Here is what the administration and congressional Democrats have told us about this latest attempt: Starting in July, all 19 million students who want government-backed loans will line up at offices designated by the U.S. Education Department. Gone will be the days when students and their colleges picked the lender that best fit their needs; instead, a federal bureaucrat will make that choice for every student in America based on still-unclear guidelines. They say that this will save taxpayers up to $87 billion in subsidies that now go to "greedy" banks. In gleeful anticipation, members of Congress have lined up to spend those billions on Pell Grants and almost a dozen other programs. Banks are punished. Students are helped. Members of Congress look good.

Here is what they haven't told us: The Education Department will borrow money at 2.8 percent from the Treasury, lend it to you at 6.8 percent and spend the difference on new programs. So you'll work longer to pay off your student loan to help pay for someone else's education -- and to help your U.S. representative's reelection.

And there are some other things the government should tell you: The estimated $87 billion in savings isn't real. According to a July 2009 letter from the Congressional Budget Office (CBO) to Sen. Judd Gregg (R-N.H.), the savings are closer to $47 billion including administrative costs, if we use the same "scoring" (i.e., cost analysis) method that Congress required the CBO to use when it scored the Troubled Asset Relief Program last year because the method would more accurately calculate the cost to taxpayers.

Finally, the government should disclose that getting your student loan will become about as enjoyable as going to the Department of Motor Vehicles.

Today, roughly 2,000 lenders offer government-backed student loans on more than 4,000 campuses. One lender, Edsouth, offers Tennessee students college and career counselors, financial-aid training, and college-admissions assistance; performs hundreds of presentations at Tennessee schools; and works with 12,000 Tennessee students to improve their understanding of the college-admissions and financial-aid process.

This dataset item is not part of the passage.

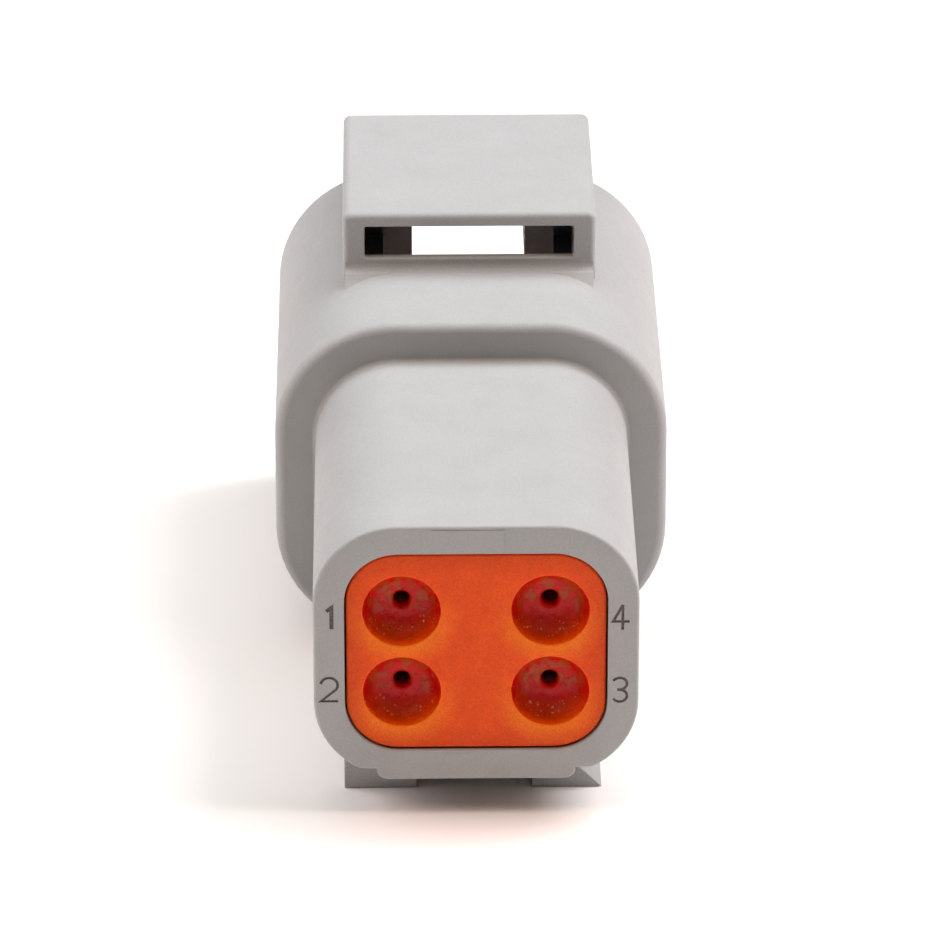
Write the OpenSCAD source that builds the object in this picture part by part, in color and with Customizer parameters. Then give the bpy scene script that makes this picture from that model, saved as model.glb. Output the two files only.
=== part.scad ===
// Sealed automotive receptacle: the pin half of a small latched wire-to-wire connector.
// +Y runs from the wire end to the mating mouth, +Z is up through the latch bridge.
// Every module is drawn about the centre line of the contact group, with the wire
// end at Y = 0, and stand() then sets the part on its base with the origin centred.

/* [Contact layout] */
// Distance between the two columns of contacts
col_pitch = 6.86; // [6.4:0.01:7.2]
// Distance between the two rows of contacts
row_pitch = 4.19; // [4:0.01:4.4]

/* [Rear body] */
// Width of the rear body
body_w = 15.04; // [14.8:0.02:15.6]
// Height of the rear body before its base is flattened
body_h = 13.04; // [12.8:0.02:13.4]
// Depth of the flat along the body's base
base_flat = 0.44; // [0.2:0.02:0.6]
// Outer corner radius of the rear body
body_r = 3.95; // [3.4:0.05:4.4]
// Length of the rear body, from the wire end to the shell
body_len = 17.8; // [17.2:0.1:18.4]
// Depth of the seal's pocket from the wire end
pocket_depth = 8.3; // [8:0.1:9]

/* [Mating shell] */
// Width of the shell
shell_w = 19; // [18.6:0.1:20]
// Height of the shell
shell_h = 16.9; // [16.7:0.1:17.5]
// Outer corner radius of the shell
shell_r = 5.9; // [5.2:0.1:6.4]
// Wall thickness of the shell
shell_wall = 1.5; // [1.3:0.1:1.6]
// Radius of the shell's rear outer edge
shell_edge = 0.5; // [0.2:0.1:0.8]
// Overall length, from the wire end to the mouth
total_len = 36.6; // [36.2:0.1:38]

/* [Latch bridge] */
// Outer width of the bridge
bridge_w = 12.36; // [12:0.02:12.8]
// Height of the bridge above the shell
bridge_h = 3; // [2.8:0.1:3.4]
// Thickness of the bridge's roof
roof_t = 0.7; // [0.6:0.05:0.9]
// Height of the sill that closes the window's frame at the bottom
sill_h = 0.65; // [0.4:0.05:0.8]
// Width of the window between the bridge's posts
window_w = 10.24; // [9.8:0.02:10.4]
// Width of the slot that the latch arm runs in
slot_w = 5.56; // [5:0.02:6]

/* [Wire seal] */
// Width of the seal's face
seal_w = 12.12; // [11.9:0.02:12.2]
// Height of the seal's face
seal_h = 10.18; // [10:0.02:10.2]
// Radius of the cup around each wire hole
cup_r = 1.8; // [1.6:0.05:1.9]
// Radius of the narrow throats that grip the wire
throat_r = 0.38; // [0.3:0.02:0.5]

/* [Contacts] */
// Radius of the contact pin
pin_r = 0.51; // [0.48:0.01:0.55]
// Distance from the pin's tip back to the mouth
pin_recess = 3.4; // [3:0.1:4]

/* [Hidden] */
$fn = 64;

GREY = [0.79, 0.79, 0.78];
SEAL_ORANGE = [0.88, 0.30, 0.10];
LOCK_ORANGE = [0.93, 0.42, 0.08];
PLATING = [0.80, 0.78, 0.73];

BASE_Z = shell_h / 2;
SKIN = 0.01;        // thickness of the plates that a hull is stretched over
OVER = 1;           // how far a cutter runs past the face it opens

// the wire end
POCKET_GAP = 0.16;  // step between the seal's face and the pocket wall
POCKET_W = seal_w + 2 * POCKET_GAP;
POCKET_H = seal_h + 2 * POCKET_GAP;
SEAL_R = 2.5;
SEAL_FACE_Y = 0.15;
SEAL_END_Y = pocket_depth - 0.1;
LIP_W = 9.3;
LIP_DROP = 0.55;
LIP_LEN = 2.5;

// the rails that a mounting clip slides on
RAIL_LEFT = [-6.16, -2.75];
RAIL_RIGHT = [2.65, 4.5];
RAIL_TOE = 1.46;    // reach of the dovetail beyond the right rail's neck

// the contact block inside the housing
BLOCK_FRONT_Y = 19.4;    // inner rear face of the mating cavity
PLINTH_Y = 20.9;
STEP_Y = 17.1;           // shoulder that stops a contact
BARREL_BORE_R = 1.55;
COLLAR_BORE_R = 1.3;

// the locking fingers
FINGER_X = [1.0, 1.95];
FINGER_W = 2.4;
FINGER_TIP_Y = 24.5;
HOOK_X = 2.55;
HOOK_Y = 22.4;
ROOT_STEP = 0.17;   // the pin's root is this much fatter than its free length

// the latch channel, seen from the wire end
BRIDGE_Y = 24.2;
ROOF_Z = BASE_Z + bridge_h - roof_t;
SILL_T = 0.42;      // thickness of the frame's sill
WELL_LEN = 3.58;    // well that the latch's ears rise through, behind the sill
WELL_Y = BRIDGE_Y + SILL_T;
WELL_END_Y = WELL_Y + WELL_LEN;
PAD_RAMP = 1.2;     // length of the ramp up to the level pad under the bridge
PAD_DROP = 0.65;
SHOULDER_LEN = 5.2;
RELIEF_W = 0.9;
RELIEF_LEN = 3.0;
RELIEF_DROP = 1.3;
BRIDGE_EDGE = 0.4;

// the wedge lock
WEDGE_Y = [BLOCK_FRONT_Y + 0.05, 26.8];
WEDGE_PLATE = 1.8;
WEDGE_WALL = 1.1;
RUN_GAP = 0.05;     // running clearance of the wedge on the plinth and fingers
PLINTH_W = 10.6;
PLINTH_H = 7.8;
PLINTH_R = 1.35;

// cavities in numbered order: column sign, row sign, as numbered on the wire end
CAVITIES = [[-1, 1], [-1, -1], [1, -1], [1, 1]];
function cavity_at(k) = [CAVITIES[k][0] * col_pitch / 2, 0, CAVITIES[k][1] * row_pitch / 2];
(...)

Nonprofit lenders such as Edsouth use the revenue generated under the student-loan system to operate and provide these valuable benefits -- but, of course, these services cost money. If -- under this latest Washington takeover -- Edsouth and other nonprofit lenders are prevented from making the number of loans they make today, they will no longer be able to provide these services, depriving students of real choices in lending.

The student loan "Banker of the Year" will be the only student loan banker left calling the shots: the education secretary in Washington. Imagine trying to get all Edsouth's services from a federal call center.

I was education secretary for President George H.W. Bush when, in 1991, Congress offered students a choice to borrow from a local lender or the Education Department. In 2008, 15 million students voted with their feet and chose nongovernment lenders -- and only 4 million students chose to get their loans from Washington.

Congress has reduced subsidies paid to lenders twice in the past four years, investing the savings in Pell Grants and other programs. But if there really is $47 billion in savings to be found, Congress should return it to students as lower interest rates, not trick students by overcharging them so Washington can create more government programs.

Seven-eighths of students who applied for federal aid using the Free Application for Federal Student Aid (FAFSA) had an average loan debt of $24,651. Assuming a standard 10-year repayment at 6.8 percent, those students would pay roughly $9,400 in interest. If we really want to save students money, why not just reduce the interest rate by 1.5 percentage points, to 5.3 percent, saving students $2,240 in interest?

If this Washington takeover happens, I propose that all 19 million-plus student loans made by the government carry this warning label:

"Beware: Your federal government is overcharging you so your representative can take credit for starting new government programs. Enjoy the extra hours you work to pay off your student loan."

The writer is a Republican U.S. senator from Tennessee, a former U.S. education secretary and former president of the University of Tennessee.